For anyone still following this discussion (more than 4 years later), there is a related thread on Twitter that brings up some interesting points and suggests using "-f BED --shift -100 --extsize 200": https://twitter.com/XiChenUoM/status/1336658454866325506

lucygarner commented 3 years ago

Thanks, that's very helpful

taoliu commented 3 years ago

@igordot I just enabled the 'Discussions' function for MACS on Github: https://github.com/macs3-project/MACS/discussions Hope that the informative discussions in the 'Issues' won't go away because of age :) I can summarize our discussion in this issue and start a new discussion. But if you want to start it, let me know and feel free to do so :) Just don't want to take away your credit.

taoliu commented 3 years ago

Another related issue, as I mentioned in Xi Chen's Twitter thread, is #421. As for MACS, the goal is to enable possible ways to analyze the data, so I will add an option (to keep both ends of BAMPE) to make life easier for people who want to focus on the cutting/insertion sites enrichment in ATAC-seq.

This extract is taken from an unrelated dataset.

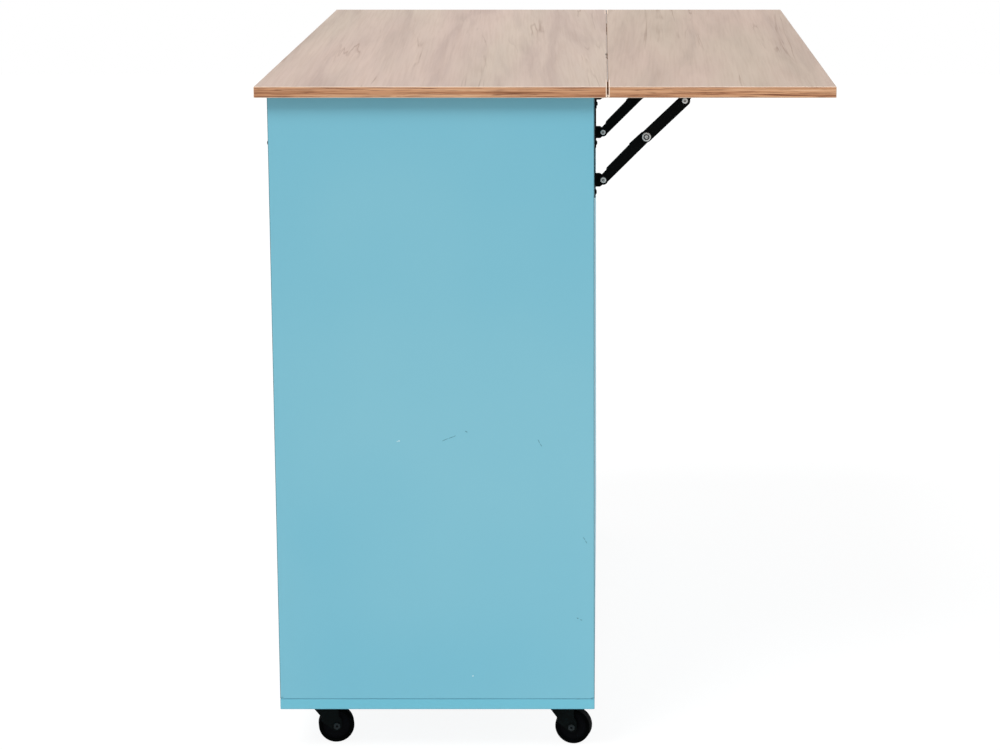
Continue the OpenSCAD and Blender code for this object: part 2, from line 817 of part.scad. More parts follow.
// Stretch of a hinge leaf between two places along the length, on the fixed side or on the leaf's side
module hinge_leaf(from, to, on_leaf) {
    way = on_leaf ? 1 : -1;
    across(from, to) {
        translate([hinge_y, -hinge_drop]) circle(r = knuckle_r);
        polygon([[hinge_y + way * 1.4, -0.1 - plate_t], [hinge_y + way * knuckle_r, -hinge_drop],
            [hinge_y, -hinge_drop]]);
        polygon([[hinge_y + way * 1.4, -0.1 - plate_t], [hinge_y + way * 1.2, -0.1], [hinge_y + way * 5, -0.1],
            [hinge_y + way * 5, -0.1 - plate_t], [hinge_y + way * knuckle_r, -hinge_drop]]);
    }
}

module leaf_hinge_half(on_leaf) {
    half = leaf_hinge_l / 2;
    mid = leaf_hinge_l / 6;
    way = on_leaf ? 1 : -1;
    difference() {
        union() {
            across(-half, half) polygon([[hinge_y + way * 4, 0], [hinge_y + way * 4, -plate_t],
                [hinge_y + way * leaf_hinge_w, -plate_t], [hinge_y + way * leaf_hinge_w, 0]]);
            if (on_leaf) hinge_leaf(-mid + knuckle_gap, mid - knuckle_gap, true);
            else for (s = [-half, mid]) hinge_leaf(s, s + half - mid, false);
        }
        across(-half - 1, half + 1) translate([hinge_y, -hinge_drop]) circle(r = hinge_pin_r + run_clear);
    }
    for (x = [-1, 1] * (half - 12)) translate([hinge_y + way * (leaf_hinge_w - 5), -plate_t, x])
        rotate([90, 0, 0]) cylinder(r1 = 3.2, r2 = 2, h = 0.9);
}

module leaf_hinges_fixed() { color(black_steel) at_leaf_hinges() leaf_hinge_half(false); }
module leaf_hinges_moving() { color(black_steel) at_leaf_hinges() leaf_hinge_half(true); }

// Outline of the lower arm from its plain eye at x = 0 to the elbow at x = l, with its back at y > 0
module lower_arm_outline(l) {
    circle(r = arm_eye);
    polygon([
        [0, -arm_open_eye], [l, -arm_open], [l, arm_back - 0.3], [l - arm_lug_l, arm_back + arm_lug],
        [l - arm_lug_l - arm_lug, arm_back], [arm_start, arm_back], [arm_start - 3, arm_eye], [0, arm_eye]]);
    translate([l, 0]) circle(r = elbow_r);
}

// Outline of the upper arm, full width at both ends
module upper_arm_outline(l) {
    circle(r = elbow_r);
    polygon([[0, -arm_open], [l, -arm_open], [l, arm_back - 0.3], [2, arm_back - 0.3], [-2, elbow_r - 0.3]]);
    translate([l, 0]) circle(r = elbow_r);
}

// Hollow of a channel arm: open on the side away from its back, and all round near its eye
module arm_hollow(l) {
    polygon([[-elbow_r - 1, -arm_open - 2], [l + elbow_r - arm_wall, -arm_open - 2],
        [l + elbow_r - arm_wall, arm_back - 0.3 - arm_wall], [arm_start, arm_back - 0.3 - arm_wall],
        [arm_start - 3, arm_back + 2], [-elbow_r - 1, arm_back + 2]]);
}

// Hollow rivet head of radius r and height h, on a face at z = 0
module rivet_head(r, h) {
    rotate_extrude() polygon([[0, 0], [r, 0], [r, h * 0.35], [r * 0.8, h], [r * rivet_hole_share, h],
        [r * rivet_hole_share, h - rivet_hole_depth], [0, h - rivet_hole_depth]]);
}

// Arm of length l over its outline, with its rivets; the elbow's rivet is split between the two arms
// that meet there. near_eye is the height of the eye rivet's head on the arm's inner face
module channel_arm(l, elbow_head, near_eye) {
    color(black_steel) difference() {
        across(0, arm_w) children();
        across(arm_wall, arm_w - arm_wall) arm_hollow(l);
    }
    color(zinc) {
        across(0, arm_w) circle(r = pivot_r);
        translate([0, 0, arm_w]) rivet_head(pivot_head_r, pivot_head_h);
        if (near_eye > 0) mirror([0, 0, 1]) rivet_head(pivot_head_r, near_eye);
        across(0, arm_w) translate([l, 0]) circle(r = 3);
        translate([l, 0, arm_w]) rivet_head(elbow_head, elbow_head_h);
    }
}

module lower_arm(x) {
    at_bracket(x) translate(wall_pivot) rotate(lower_arm_angle) mirror([0, 0, 1])
        translate([0, 0, arm_gap]) channel_arm(lower_arm_l, 5, pivot_head_h) lower_arm_outline(lower_arm_l);
}

module upper_arm(x) {
    at_bracket(x) translate(leaf_pivot) rotate(upper_arm_angle) mirror([1, 0, 0])
        translate([0, 0, arm_gap]) channel_arm(upper_arm_l, elbow_head_r, 0) upper_arm_outline(upper_arm_l);
}

module left_lower_arm() { lower_arm(-bracket_x); }
module centre_lower_arm() { lower_arm(0); }
module right_lower_arm() { lower_arm(bracket_x); }
module left_upper_arm() { upper_arm(-bracket_x); }
module centre_upper_arm() { upper_arm(0); }
module right_upper_arm() { upper_arm(bracket_x); }

// Casters

function caster_x(i) = (i < 2 ? 1 : -1) * (body_l / 2 - caster_inset);
function caster_y(i) = i % 2 == 0 ? y_front + caster_inset : y_back - caster_inset;

module caster_plates() {
    color(black_steel) for (i = [0:3]) translate([caster_x(i), caster_y(i), 0]) difference() {
        union() {
            translate([0, 0, z_plate]) linear_extrude(caster_plate_t) {
                translate([-caster_plate / 2 + 4, -caster_plate / 2]) square([caster_plate - 8, caster_plate]);
                translate([-caster_plate / 2, -caster_plate / 2 + 4]) square([caster_plate, caster_plate - 8]);
                for (sx = [-1, 1]) for (sy = [-1, 1])
                    translate([sx, sy] * (caster_plate / 2 - 4)) circle(r = 4);
            }
            rotate_extrude() polygon([[0, z_crown + seat_clear], [race_r - 3, z_crown + seat_clear],
                [race_r, z_crown + 3], [race_r + 2, z_plate], [0, z_plate]]);
            translate([0, 0, z_crown_low - 1.8]) cylinder(r = kingpin_r, h = 8);
            translate([0, 0, z_crown_low - 1.8]) cylinder(r1 = kingpin_head_r - 1, r2 = kingpin_head_r, h = 1.5);
        }
        for (sx = [-1, 1]) for (sy = [-1, 1])
            translate([sx * caster_hole, sy * caster_hole, z_plate - 1])
                cylinder(r = 2 + hole_clear, h = caster_plate_t + 2);
    }
}

module at_caster(i) {
    translate([caster_x(i), caster_y(i), 0]) rotate([0, 0, -caster_turn[i]]) children();
}

// Side view of a fork's cheek: 2D x is y, 2D y is z
module cheek_outline() {
    axle_z = wheel_d / 2;
    polygon([[-11, z_crown], [-11, z_crown - 1.6], [trail - 21.5, axle_z + 13.8],
        [trail - 21.5, axle_z + 7.4], [trail - 4.5, axle_z - 5.4], [trail, axle_z],
        [trail + hub_r, axle_z], [trail + hub_r - 0.4, axle_z + 9.3], [trail + 3, axle_z + 13.8],
        [trail + cheek_back, z_crown]]);
    translate([trail, axle_z]) circle(r = hub_r);
}

module fork(i) {
    axle_z = wheel_d / 2;
    color(black_steel) at_caster(i) {
        difference() {
            union() {
                translate([0, 0, z_crown_low]) linear_extrude(z_crown - z_crown_low) {
                    circle(r = crown_r);
                    translate([-fork_side - fork_t, -8]) square([2 * (fork_side + fork_t), trail + cheek_back + 8]);
                }
                for (s = [-1, 1]) translate([s > 0 ? fork_side : -fork_side - fork_t, 0, 0])
                    rotate([90, 0, 90]) linear_extrude(fork_t) cheek_outline();
                translate([-fork_side - fork_t - axle_nut_h, trail, axle_z]) rotate([0, 90, 0]) {
                    cylinder(r = axle_r, h = 2 * (fork_side + fork_t + axle_nut_h));
                    cylinder(r = axle_nut_r, h = axle_nut_h);
                    translate([0, 0, 2 * (fork_side + fork_t) + axle_nut_h])
                        cylinder(r = axle_nut_r, h = axle_nut_h, $fn = 6);
                }
            }
            translate([0, 0, z_crown_low - 1]) cylinder(r = kingpin_r + run_clear, h = 10);
            for (s = [-1, 1]) translate([s * (fork_side + fork_t + axle_nut_h), trail, axle_z])
                rotate([0, s * 90, 0]) translate([0, 0, -axle_dimple]) cylinder(r1 = 1.4, r2 = 2, h = 2 * axle_dimple);
        }
    }
}

// Wheel with a rounded tread and dished sides
module wheel(i) {
    r = wheel_d / 2;
    h = wheel_w / 2;
    hub = fork_side - hub_clear;
    color(black_steel) at_caster(i) translate([0, trail, r]) rotate([0, 90, 0]) rotate_extrude($fn = 64) {
        polygon([
            [axle_r + run_clear, -hub], [hub_r, -hub], [hub_r, -h + 3], [r - 6, -h + 3], [r - 5, -h],
            [r - tread_r, -h], [r - tread_r, h], [r - 5, h], [r - 6, h - 3], [hub_r, h - 3],
            [hub_r, hub], [axle_r + run_clear, hub]]);
        translate([r - tread_r - 1, -h + tread_r]) square([tread_r + 1, wheel_w - 2 * tread_r]);
        for (s = [-1, 1]) translate([r - tread_r, s * (h - tread_r)]) circle(r = tread_r);
    }
}

module right_front_fork() { fork(0); }
module right_front_wheel() { wheel(0); }
module right_back_fork() { fork(1); }
module right_back_wheel() { wheel(1); }
module left_front_fork() { fork(2); }
module left_front_wheel() { wheel(2); }
module left_back_fork() { fork(3); }
module left_back_wheel() { wheel(3); }

main_top();
left_end_panel();
right_end_panel();
centre_partition();
back_panel();
base_board();
top_rails();
divider_rails();
left_shelf();
right_shelf();
shelf_pins();
cam_fittings();
assembly_screws();
door_hinge_arms();
drawer_tracks();
bracket_wall_plates();
leaf_hinges_fixed();
leaf_hinge_pins();
caster_plates();
drop_leaf();
bracket_leaf_plates();
leaf_hinges_moving();
left_lower_arm();
centre_lower_arm();
right_lower_arm();
left_upper_arm();
centre_upper_arm();
right_upper_arm();
left_drawer_front();
left_drawer_sides();
left_drawer_back();
left_drawer_bottom();
left_drawer_handle();
left_drawer_runners();
right_drawer_front();
right_drawer_sides();
right_drawer_back();
right_drawer_bottom();
right_drawer_handle();
right_drawer_runners();
left_outer_door();
left_outer_door_handle();
left_outer_door_cups();
left_inner_door();
left_inner_door_handle();
left_inner_door_cups();
right_inner_door();
right_inner_door_handle();
right_inner_door_cups();
right_outer_door();
right_outer_door_handle();
right_outer_door_cups();
right_front_fork();
right_front_wheel();
right_back_fork();
right_back_wheel();
left_front_fork();
left_front_wheel();
left_back_fork();
left_back_wheel();
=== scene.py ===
"""Looks of the rolling kitchen sideboard: light-blue boards, wood-look laminate, black hardware."""
import math

import bmesh
import bpy
from mathutils import Matrix, Vector
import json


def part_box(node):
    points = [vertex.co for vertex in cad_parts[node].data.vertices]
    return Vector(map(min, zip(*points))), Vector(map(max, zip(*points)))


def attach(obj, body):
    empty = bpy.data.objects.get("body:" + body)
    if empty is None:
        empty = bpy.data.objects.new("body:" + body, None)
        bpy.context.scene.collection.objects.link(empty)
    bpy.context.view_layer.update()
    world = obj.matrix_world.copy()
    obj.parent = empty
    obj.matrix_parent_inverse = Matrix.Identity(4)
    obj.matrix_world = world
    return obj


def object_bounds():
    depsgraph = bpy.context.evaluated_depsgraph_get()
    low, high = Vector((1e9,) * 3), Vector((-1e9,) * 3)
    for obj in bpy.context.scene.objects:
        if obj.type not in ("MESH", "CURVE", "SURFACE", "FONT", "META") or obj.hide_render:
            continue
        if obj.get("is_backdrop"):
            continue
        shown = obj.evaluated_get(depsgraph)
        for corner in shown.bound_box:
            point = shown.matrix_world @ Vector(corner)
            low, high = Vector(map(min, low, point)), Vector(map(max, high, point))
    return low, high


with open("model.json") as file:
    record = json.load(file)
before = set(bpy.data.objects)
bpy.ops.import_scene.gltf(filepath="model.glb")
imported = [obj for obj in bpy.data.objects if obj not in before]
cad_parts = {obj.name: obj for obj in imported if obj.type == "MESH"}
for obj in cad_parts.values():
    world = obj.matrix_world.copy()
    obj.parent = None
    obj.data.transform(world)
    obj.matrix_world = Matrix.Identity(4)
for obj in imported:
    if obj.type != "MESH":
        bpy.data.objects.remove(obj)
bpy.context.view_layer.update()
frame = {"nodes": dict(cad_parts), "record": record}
nodes = frame["nodes"]


# Camera, fitted to the photograph: it looks along -X at the right-hand end, and a little down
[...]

igordot commented 3 years ago

@taoliu there is now a discussion: https://github.com/macs3-project/MACS/discussions/435

I haven't yet used that GitHub feature, but hopefully it should be more appropriate than an "issue".

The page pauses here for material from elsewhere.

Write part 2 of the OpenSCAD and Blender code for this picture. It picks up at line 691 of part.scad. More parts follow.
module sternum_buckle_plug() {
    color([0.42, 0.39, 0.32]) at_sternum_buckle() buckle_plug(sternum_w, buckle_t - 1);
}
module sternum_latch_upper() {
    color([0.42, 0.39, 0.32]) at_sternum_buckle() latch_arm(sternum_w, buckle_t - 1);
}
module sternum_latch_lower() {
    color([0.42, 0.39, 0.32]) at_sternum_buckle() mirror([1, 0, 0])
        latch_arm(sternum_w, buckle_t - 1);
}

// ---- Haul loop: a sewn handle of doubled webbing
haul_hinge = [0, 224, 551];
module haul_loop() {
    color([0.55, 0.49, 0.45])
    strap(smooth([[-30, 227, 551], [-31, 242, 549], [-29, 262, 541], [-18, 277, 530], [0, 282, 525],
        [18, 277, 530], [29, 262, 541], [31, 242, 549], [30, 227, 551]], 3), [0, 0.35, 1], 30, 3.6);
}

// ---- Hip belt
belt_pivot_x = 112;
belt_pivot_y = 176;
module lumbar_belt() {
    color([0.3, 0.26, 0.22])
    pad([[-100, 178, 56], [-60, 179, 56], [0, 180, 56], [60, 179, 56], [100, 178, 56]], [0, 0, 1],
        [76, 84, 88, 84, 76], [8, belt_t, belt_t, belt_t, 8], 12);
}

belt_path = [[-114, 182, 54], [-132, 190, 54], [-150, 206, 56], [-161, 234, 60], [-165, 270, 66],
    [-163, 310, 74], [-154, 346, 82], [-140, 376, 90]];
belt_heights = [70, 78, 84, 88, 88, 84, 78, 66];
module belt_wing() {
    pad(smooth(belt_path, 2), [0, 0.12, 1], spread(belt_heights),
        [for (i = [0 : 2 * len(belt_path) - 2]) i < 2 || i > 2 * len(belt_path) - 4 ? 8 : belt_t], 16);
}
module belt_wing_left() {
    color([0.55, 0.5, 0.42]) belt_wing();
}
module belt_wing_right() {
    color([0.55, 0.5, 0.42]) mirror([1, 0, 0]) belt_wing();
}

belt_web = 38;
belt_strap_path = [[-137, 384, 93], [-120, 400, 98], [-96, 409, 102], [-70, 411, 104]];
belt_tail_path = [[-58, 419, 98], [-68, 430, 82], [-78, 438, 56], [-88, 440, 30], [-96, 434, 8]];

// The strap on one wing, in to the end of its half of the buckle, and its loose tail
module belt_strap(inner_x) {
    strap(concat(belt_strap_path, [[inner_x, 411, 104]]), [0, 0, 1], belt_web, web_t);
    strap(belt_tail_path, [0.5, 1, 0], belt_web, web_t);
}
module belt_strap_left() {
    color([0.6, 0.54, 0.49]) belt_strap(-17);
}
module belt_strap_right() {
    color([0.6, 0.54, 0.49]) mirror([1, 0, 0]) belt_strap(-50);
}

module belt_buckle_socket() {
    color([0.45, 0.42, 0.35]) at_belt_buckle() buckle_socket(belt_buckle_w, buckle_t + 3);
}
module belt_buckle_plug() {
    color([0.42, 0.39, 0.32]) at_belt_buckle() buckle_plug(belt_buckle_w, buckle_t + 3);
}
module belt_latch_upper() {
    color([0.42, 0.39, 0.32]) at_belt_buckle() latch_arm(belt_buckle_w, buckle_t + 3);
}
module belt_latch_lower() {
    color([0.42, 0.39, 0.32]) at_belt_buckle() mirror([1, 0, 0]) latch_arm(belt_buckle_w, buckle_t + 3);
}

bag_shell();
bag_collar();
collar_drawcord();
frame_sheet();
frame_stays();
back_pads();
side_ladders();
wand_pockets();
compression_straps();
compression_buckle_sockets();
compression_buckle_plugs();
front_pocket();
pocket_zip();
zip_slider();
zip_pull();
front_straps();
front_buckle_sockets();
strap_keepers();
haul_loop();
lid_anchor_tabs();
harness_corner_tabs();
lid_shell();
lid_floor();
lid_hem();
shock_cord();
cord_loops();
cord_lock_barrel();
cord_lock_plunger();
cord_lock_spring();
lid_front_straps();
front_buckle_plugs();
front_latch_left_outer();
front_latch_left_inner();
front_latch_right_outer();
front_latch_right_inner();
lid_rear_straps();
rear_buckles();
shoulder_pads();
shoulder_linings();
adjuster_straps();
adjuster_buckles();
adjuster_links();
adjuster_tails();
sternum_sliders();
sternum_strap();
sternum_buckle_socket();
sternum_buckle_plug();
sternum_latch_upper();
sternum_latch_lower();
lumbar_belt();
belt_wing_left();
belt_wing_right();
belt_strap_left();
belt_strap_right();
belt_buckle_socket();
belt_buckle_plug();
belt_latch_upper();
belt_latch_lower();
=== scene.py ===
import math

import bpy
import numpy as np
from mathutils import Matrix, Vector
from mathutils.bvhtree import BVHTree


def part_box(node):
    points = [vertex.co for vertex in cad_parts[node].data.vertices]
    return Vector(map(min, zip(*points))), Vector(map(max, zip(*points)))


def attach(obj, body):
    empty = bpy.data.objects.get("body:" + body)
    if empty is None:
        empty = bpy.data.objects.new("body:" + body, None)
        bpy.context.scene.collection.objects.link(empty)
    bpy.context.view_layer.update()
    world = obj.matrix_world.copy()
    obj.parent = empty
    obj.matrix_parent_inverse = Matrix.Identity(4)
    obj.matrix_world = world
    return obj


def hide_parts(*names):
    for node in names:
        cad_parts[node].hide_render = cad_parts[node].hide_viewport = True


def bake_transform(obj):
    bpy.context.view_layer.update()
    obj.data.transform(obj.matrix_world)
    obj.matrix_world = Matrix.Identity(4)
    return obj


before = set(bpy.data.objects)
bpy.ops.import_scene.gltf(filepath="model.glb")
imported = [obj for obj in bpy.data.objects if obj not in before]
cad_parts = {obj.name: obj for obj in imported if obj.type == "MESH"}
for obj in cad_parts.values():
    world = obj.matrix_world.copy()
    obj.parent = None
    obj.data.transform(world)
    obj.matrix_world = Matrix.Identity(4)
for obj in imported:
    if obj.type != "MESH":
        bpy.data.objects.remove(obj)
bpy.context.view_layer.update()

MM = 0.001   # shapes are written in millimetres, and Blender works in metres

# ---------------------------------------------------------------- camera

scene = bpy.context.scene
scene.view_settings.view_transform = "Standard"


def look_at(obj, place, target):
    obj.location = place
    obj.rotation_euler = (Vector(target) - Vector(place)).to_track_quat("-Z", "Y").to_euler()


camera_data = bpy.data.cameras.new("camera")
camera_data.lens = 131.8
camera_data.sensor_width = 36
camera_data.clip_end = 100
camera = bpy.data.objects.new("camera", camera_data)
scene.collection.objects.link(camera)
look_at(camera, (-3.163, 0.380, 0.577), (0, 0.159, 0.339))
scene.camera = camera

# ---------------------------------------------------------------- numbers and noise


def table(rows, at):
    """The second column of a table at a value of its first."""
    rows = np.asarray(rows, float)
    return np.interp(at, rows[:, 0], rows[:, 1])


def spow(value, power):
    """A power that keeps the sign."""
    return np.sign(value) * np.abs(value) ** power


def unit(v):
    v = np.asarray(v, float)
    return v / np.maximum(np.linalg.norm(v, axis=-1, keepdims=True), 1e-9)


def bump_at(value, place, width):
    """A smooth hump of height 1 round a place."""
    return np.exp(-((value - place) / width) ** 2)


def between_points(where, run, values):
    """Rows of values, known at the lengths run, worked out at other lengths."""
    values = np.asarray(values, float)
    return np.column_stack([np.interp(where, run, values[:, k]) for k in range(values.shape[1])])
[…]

taoliu commented 3 years ago

Thank you! @igordot

felixschlesinger commented 2 years ago

As for MACS, the goal is to enable possible ways to analyze the data, so I will add an option (to keep both ends of BAMPE) to make life easier for people who want to focus on the cutting/insertion sites enrichment in ATAC-seq.

Any update on this @taoliu ? I was just looking through the code, but didn't find the right place where the filtering of 2nd mates occurs. Also, should this be a change to BAMPE or to plain BAM? If focusing on the cut-sites, the full length of the pairs / fragments does not actually matter, right?